Additional Resources


jlsligar said...

I really enjoyed reading through and reviewing this Teacher's Guide. I thought the lesson suggestions were well thought out and of high quality. I particularly liked the Math lesson called 1/2 Mile Challenge. I felt the activity would be of great value to the students in building conceptual understanding of larger distances than they can deal with in the classroom. I will include it in my plans for use in my Math class next year. I also loved the Science lesson titled Prairie Animals. I website you located for the students to use to research prairie animals is excellent and concise. The students should easily be able to accomplish your objectives with little time lost in located valuable resources.
My one suggestion would be to review the grammar used in writing this guide. I found some of the sentences grammatically incorrect and difficult to follow. You may want to ask a colleague to edit your writing for clarity on this site.
Nice work and congratulations on a job well done.

Randi Stover said...

Your lessons were imaginative and meaningful. I especially liked the idea of the “Jack Adventures.” What a great way to get children excited about writing and begin looking at view points that are not their own.
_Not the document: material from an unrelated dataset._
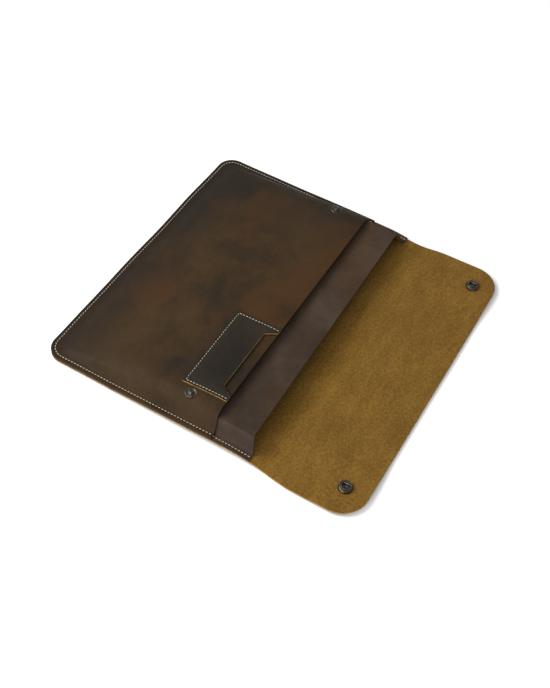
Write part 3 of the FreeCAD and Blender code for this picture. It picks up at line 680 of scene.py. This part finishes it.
class SLEEVE_OT_card_pocket(bpy.types.Operator):
    """Model the card pocket with its thumb cut-out"""
    bl_idname = "sleeve.card_pocket"
    bl_label = "Card pocket"

    def execute(self, context):
        plan = Plan(context.scene.sleeve_sizes)
        sizes = plan.sizes
        stock = materials()
        centre = (POCKET_LOW.x + POCKET_HIGH.x) / 2
        half = (POCKET_HIGH.x - POCKET_LOW.x) / 2
        back, tall = pocket_depth(plan)
        wide = half - sizes.notch_tab
        narrow = wide - sizes.notch_slant
        insets = [inset * MM for inset in (0, 0.5, 1.4, 2.1, 2.6, 3.1, 3.9, 5.0)]
        side = insets + [sizes.notch_tab, sizes.notch_tab + sizes.notch_slant / 2,
                         half - narrow]
        columns = [distance - half for distance in
                   stations(2 * half, side, side, 0.7 * sizes.cell)]
        rows = stations(1.0, [inset / tall for inset in insets], [0, 0.6 * MM / tall],
                        0.7 * sizes.cell / tall)

        def place(across, share):
            cut = min(max((wide - abs(across)) / (wide - narrow), 0), 1)
            mouth = tall - sizes.notch_depth * cut
            down = share * tall
            fixed = insets[-1]
            if down > fixed:
                down = fixed + (down - fixed) * (mouth - fixed) / (tall - fixed)
            x = centre + across
            y = back - down
            edge = min(half - abs(across), down)
            off = (edge - sizes.pocket_inset) / (0.5 * MM)
            z = plan.front_height(x, y) + sizes.pocket_leather
            z -= 0.25 * MM * math.exp(-off * off)
            z += sizes.card_gap * smooth(edge, 3.6 * MM, 9 * MM)
            return Vector((x, y, z))

        piece = cut_leather("card_pocket_leather", leather_grid(columns, rows, place),
                            sizes.pocket_leather,
                            [stock["sleeve_pocket"], stock["sleeve_suede"],
                             stock["sleeve_edge"]])
        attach(piece, "sleeve")
        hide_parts("card_pocket")
        return {"FINISHED"}


def seam_points(half, mouth, end, radius, pitch):
    """Points a stitch apart on a seam round three sides, as (across, along) pairs."""
    straight = mouth - end - radius
    bend = radius * math.pi / 2
    level = 2 * (half - radius)
    total = 2 * straight + 2 * bend + level
    count = round(total / pitch)
    points = []
    for index in range(count + 1):
        run = index * total / count
        mirrored = run > total / 2
        run = min(run, total - run)
        if run <= straight:
            place = (-half, mouth - run)
        elif run <= straight + bend:
            angle = (run - straight) / radius
            place = (-half + radius - radius * math.cos(angle),
                     end + radius - radius * math.sin(angle))
        else:
            place = (-half + radius + run - straight - bend, end)
        points.append((-place[0] if mirrored else place[0], place[1]))
    return points


def sew(name, points, radius, node, bare=0.30, slant=0.10):
    """One line of stitches between successive points, as short lens-shaped threads."""
    mesh = bmesh.new()
    for index, (begin, finish) in enumerate(zip(points, points[1:])):
        along = finish - begin
        reach = along.length * (1 - bare) / 2
        turn = along.to_track_quat("X", "Z").to_matrix().to_4x4()
        uneven = slant + 0.05 * noise.noise(Vector((index * 0.7, 0, 3.0)))
        matrix = (Matrix.Translation((begin + finish) / 2) @ turn
                  @ Matrix.Rotation(uneven, 4, "Z")
                  @ Matrix.Diagonal((reach, radius, radius * 0.85, 1)))
        bmesh.ops.create_uvsphere(mesh, u_segments=8, v_segments=6, radius=1,
                                  matrix=matrix @ Matrix.Rotation(math.pi / 2, 4, "Y"))
    for face in mesh.faces:
        face.smooth = True
    piece = new_object(name, mesh, [materials()["sleeve_thread"]])
    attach(piece, "sleeve")
    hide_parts(node)
    return piece


class SLEEVE_OT_seams(bpy.types.Operator):
    """Sew the body seam and the card pocket's seam, on both faces"""
    bl_idname = "sleeve.seams"
    bl_label = "Seams"

    def execute(self, context):
        plan = Plan(context.scene.sleeve_sizes)
        sizes = plan.sizes
        flat = seam_points(plan.half - sizes.seam_inset, plan.divider_length - 1.2 * MM,
                           sizes.seam_inset, sizes.outer_corner - sizes.seam_inset,
                           sizes.stitch_pitch)
        upper = []
        under = []
        for across, along in flat:
            x, y = plan.settled(across, along)
            inset = sizes.seam_inset
            rim = self.rim_height(plan, inset, along)
            upper.append(Vector((x, y, rim - sizes.groove + 0.25 * sizes.thread_radius)))
            low = plan.hide_top(inset, along) - HIDE_THICKNESS
            under.append(Vector((x, y, max(low, sizes.thread_radius * 0.9))))
        sew("seam_stitches", upper, sizes.thread_radius, "seam_thread")
        sew("seam_under_stitches", under, sizes.thread_radius, "seam_under_thread")

        half = (POCKET_HIGH.x - POCKET_LOW.x) / 2 - sizes.pocket_inset
        centre = (POCKET_LOW.x + POCKET_HIGH.x) / 2
        back, tall = pocket_depth(plan)
        seam = seam_points(half, tall - 1.0 * MM, sizes.pocket_inset, 0.8 * MM,
                           sizes.stitch_pitch)
        over = []
        inside = []
        for across, down in seam:
            x = centre + across
            y = back - down
            face = plan.front_height(x, y)
            over.append(Vector((x, y, face + sizes.pocket_leather - 0.12 * MM)))
            inside.append(Vector((x, y, face - sizes.front_leather)))
        sew("pocket_stitches", over, 0.9 * sizes.thread_radius, "pocket_thread")
        sew("pocket_under_stitches", inside, 0.9 * sizes.thread_radius, "pocket_under_thread")
        return {"FINISHED"}

    def rim_height(self, plan, inset, along):
        """Upper face that the seam's stitches lie on."""
        top = plan.front_top if along < plan.front_length else plan.divider_top
        return top(inset, along)


def turned(name, profile, steps=48):
    """Metal piece spun from a half profile of (radius, height) points."""
    mesh = bmesh.new()
    points = [mesh.verts.new((radius, 0, height)) for radius, height in profile]
    edges = [mesh.edges.new(pair) for pair in zip(points, points[1:])]
    bmesh.ops.spin(mesh, geom=points + edges, cent=(0, 0, 0), axis=(0, 0, 1),
                   angle=2 * math.pi, steps=steps, use_merge=True)
    bmesh.ops.remove_doubles(mesh, verts=mesh.verts, dist=0.002 * MM)
    bmesh.ops.recalc_face_normals(mesh, faces=mesh.faces)
    for face in mesh.faces:
        face.smooth = True
    return mesh


def rounded_profile(points, radius=0.22 * MM):
    """Half profile with each inner corner eased by two points."""
    eased = [points[0]]
    for before, corner, after in zip(points, points[1:], points[2:]):
        here = Vector(corner)
        for other in (before, after):
            step = Vector(other) - here
            eased.append(tuple(here + step.normalized() * min(radius, step.length * 0.4)))
    eased.append(points[-1])
    return eased


def add_metal(name, profile, matrix, body, node, look="sleeve_metal"):
    """Spin a metal piece, put it in place and hang it on its body."""
    mesh = turned(name, rounded_profile(profile))
    bmesh.ops.transform(mesh, matrix=matrix, verts=mesh.verts)
    piece = new_object(name, mesh, [materials()[look]])
    piece.data.set_sharp_from_angle(angle=math.radians(50))
    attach(piece, body)
    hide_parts(node)
    return piece


class SLEEVE_OT_snaps(bpy.types.Operator):
    """Turn the press fasteners: caps and sockets on the flap, studs and eyelets in front"""
    bl_idname = "sleeve.snaps"
    bl_label = "Press fasteners"

    def execute(self, context):
        plan = Plan(context.scene.sleeve_sizes)
        stock = materials()
        tilt = Matrix.Rotation(-FLAP_LIFT, 4, "X")
        for side in ("left", "right"):
            low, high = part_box(f"stud_{side}")
            centre = (low + high) / 2
            seat = plan.front_height(centre.x, centre.y)
            base = Matrix.Translation((centre.x, centre.y, seat))
            add_metal(f"stud_metal_{side}", [
                (1.3 * MM, 2.2 * MM), (1.3 * MM, 3.0 * MM), (2.2 * MM, 3.0 * MM),
                (2.8 * MM, 2.2 * MM), (2.3 * MM, 1.3 * MM), (2.4 * MM, 0.7 * MM),
                (3.6 * MM, 0.55 * MM), (4.4 * MM, 0.9 * MM), (5.4 * MM, 0.8 * MM),
                (5.8 * MM, 0.3 * MM), (5.7 * MM, 0), (2.0 * MM, 0)], base, "sleeve",
                f"stud_{side}")
            low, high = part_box(f"stud_post_{side}")
            centre = (low + high) / 2
            base = Matrix.Translation((centre.x, centre.y, seat + low.z - FRONT_HIGH.z))
            add_metal(f"eyelet_{side}", [
                (0, 0.25 * MM), (1.0 * MM, 0.2 * MM), (1.5 * MM, 0), (3.6 * MM, 0),
                (4.5 * MM, 0.3 * MM), (4.4 * MM, 0.6 * MM), (1.6 * MM, 0.6 * MM),
                (1.6 * MM, high.z - low.z - 0.2 * MM), (1.1 * MM, high.z - low.z),
                (0, high.z - low.z)], base, "sleeve", f"stud_post_{side}")
            low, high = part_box(f"socket_{side}")
            centre = (low + high) / 2
            middle = 1.5 * MM
            seat = Matrix.Translation(centre) @ tilt @ Matrix.Translation((0, 0, -middle))
            add_metal(f"socket_metal_{side}", [
                (2.3 * MM, 0), (6.9 * MM, 0), (7.0 * MM, 0.5 * MM), (6.6 * MM, 1.9 * MM),
                (6.2 * MM, 2.5 * MM), (5.6 * MM, 2.95 * MM), (4.9 * MM, 2.6 * MM),
                (4.4 * MM, 2.6 * MM), (4.1 * MM, 2.95 * MM), (3.7 * MM, 2.8 * MM),
                (3.8 * MM, 2.4 * MM), (6.0 * MM, 2.0 * MM), (6.1 * MM, 0.5 * MM),
                (2.3 * MM, 0.5 * MM)], seat, "flap", f"socket_{side}")
            cap = seat @ Matrix.Translation((0, 0, -HIDE_THICKNESS))
            dome = [(7.5 * MM * math.sin(angle), -1.0 * MM - 1.2 * MM * math.cos(angle))
                    for angle in (index * math.pi / 2 / 8 for index in range(9))]
            add_metal(f"cap_metal_{side}", dome + [
                (7.5 * MM, 0), (2.2 * MM, 0), (2.2 * MM, 2.5 * MM), (3.2 * MM, 2.6 * MM),
                (3.1 * MM, 2.9 * MM), (1.2 * MM, 2.9 * MM), (1.0 * MM, 2.4 * MM),
                (0, 2.4 * MM)], cap, "flap", f"cap_{side}")
            frame["nodes"][f"socket_spring_{side}"].data.materials.clear()
            frame["nodes"][f"socket_spring_{side}"].data.materials.append(stock["sleeve_wire"])
        return {"FINISHED"}


CAMERA_PLACE = Vector((-0.60665, -0.33377, 0.80379))
CAMERA_TURN = math.radians(-64.85)
CAMERA_ELEVATION = math.radians(51.76)
CAMERA_ROLL = math.radians(6.36)
CAMERA_LENS = 54.79


class SLEEVE_OT_stage(bpy.types.Operator):
    """Set the pale floor, the soft lights and the camera"""
    bl_idname = "sleeve.stage"
    bl_label = "Stage"

    def execute(self, context):
        mesh = bmesh.new()
        bmesh.ops.create_grid(mesh, x_segments=1, y_segments=1, size=6)
        shader = Shader("stage_paper")
        tooth = shader.noise(300, 2.0)
        paper = shader.finish(base=(0.93, 0.93, 0.93, 1), roughness=0.9 + tooth * 0.05,
                              specular=0.1)
        floor = new_object("stage_floor", mesh, [paper])

        world = bpy.data.worlds.new("stage_world")
        context.scene.world = world
        world.use_nodes = True
        world.node_tree.nodes["Background"].inputs["Color"].default_value = (1, 1, 1, 1)
        world.node_tree.nodes["Background"].inputs["Strength"].default_value = 0.62
        context.scene.view_settings.view_transform = "Standard"

        for name, place, size, power in (
                ("softbox_key", (-0.45, 1.3, 1.25), 1.0, 34),
                ("softbox_side", (-1.7, 0.1, 0.75), 0.9, 16)):
            light = bpy.data.lights.new(name, "AREA")
            light.energy = power
            light.size = size
            lamp = bpy.data.objects.new(name, light)
            lamp.location = place
            lamp.rotation_euler = (-Vector(place)).to_track_quat("-Z", "Y").to_euler()
            context.scene.collection.objects.link(lamp)

        lens = bpy.data.cameras.new("camera")
        lens.lens = CAMERA_LENS
        lens.sensor_width = 36
        camera = bpy.data.objects.new("camera", lens)
        camera.location = CAMERA_PLACE
        turn = (Matrix.Rotation(CAMERA_TURN, 3, "Z")
                @ Matrix.Rotation(math.pi / 2 - CAMERA_ELEVATION, 3, "X")
                @ Matrix.Rotation(CAMERA_ROLL, 3, "Z"))
        camera.rotation_euler = turn.to_euler()
        context.scene.collection.objects.link(camera)
        context.scene.camera = camera
        return {"FINISHED"}


class SLEEVE_PT_panel(bpy.types.Panel):
    """Sidebar panel that lists the sleeve's pieces"""
    bl_idname = "SLEEVE_PT_panel"
    bl_label = "Laptop Sleeve"
    bl_space_type = "VIEW_3D"
    bl_region_type = "UI"
    bl_category = "Sleeve"

    def draw(self, context):
        for operator in OPERATORS:
            self.layout.operator(operator.bl_idname)
        for group in (context.scene.sleeve_sizes, context.scene.sleeve_colours):
            for name in group.bl_rna.properties.keys():
                if name not in ("rna_type", "name"):
                    self.layout.prop(group, name)


OPERATORS = (SLEEVE_OT_hide, SLEEVE_OT_divider, SLEEVE_OT_front, SLEEVE_OT_card_pocket,
             SLEEVE_OT_seams, SLEEVE_OT_snaps, SLEEVE_OT_stage)
CLASSES = (SleeveSizes, SleeveColours, *OPERATORS, SLEEVE_PT_panel)


def register():
    """Register the classes and hang the two groups on the scene."""
    for item in CLASSES:
        bpy.utils.register_class(item)
    bpy.types.Scene.sleeve_sizes = bpy.props.PointerProperty(type=SleeveSizes)
    bpy.types.Scene.sleeve_colours = bpy.props.PointerProperty(type=SleeveColours)


def unregister():
    """Undo register."""
    del bpy.types.Scene.sleeve_colours
    del bpy.types.Scene.sleeve_sizes
    for item in reversed(CLASSES):
        bpy.utils.unregister_class(item)


def main():
    """Make every piece in order."""
    register()
    bpy.ops.sleeve.hide()
    bpy.ops.sleeve.divider()
    bpy.ops.sleeve.front()
    bpy.ops.sleeve.card_pocket()
    bpy.ops.sleeve.seams()
    bpy.ops.sleeve.snaps()
    bpy.ops.sleeve.stage()


if __name__ == "__main__":
    main()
You could even combine all of the children’s stories into a class anthology. Additionally, the idea of exploring their surroundings will make students much more aware of their environment. Not only could they research local grasses, but insects too! As long as they were only captured for scientific research purposes and then set free.

Christy G. Keeler, Ph.D. said...

I'm rather concerned about the fire idea -- some students may be encouraged to try this at home.

How about having a park ranger come to the class to present about wilderness fires and methods of determining fire danger on a given day?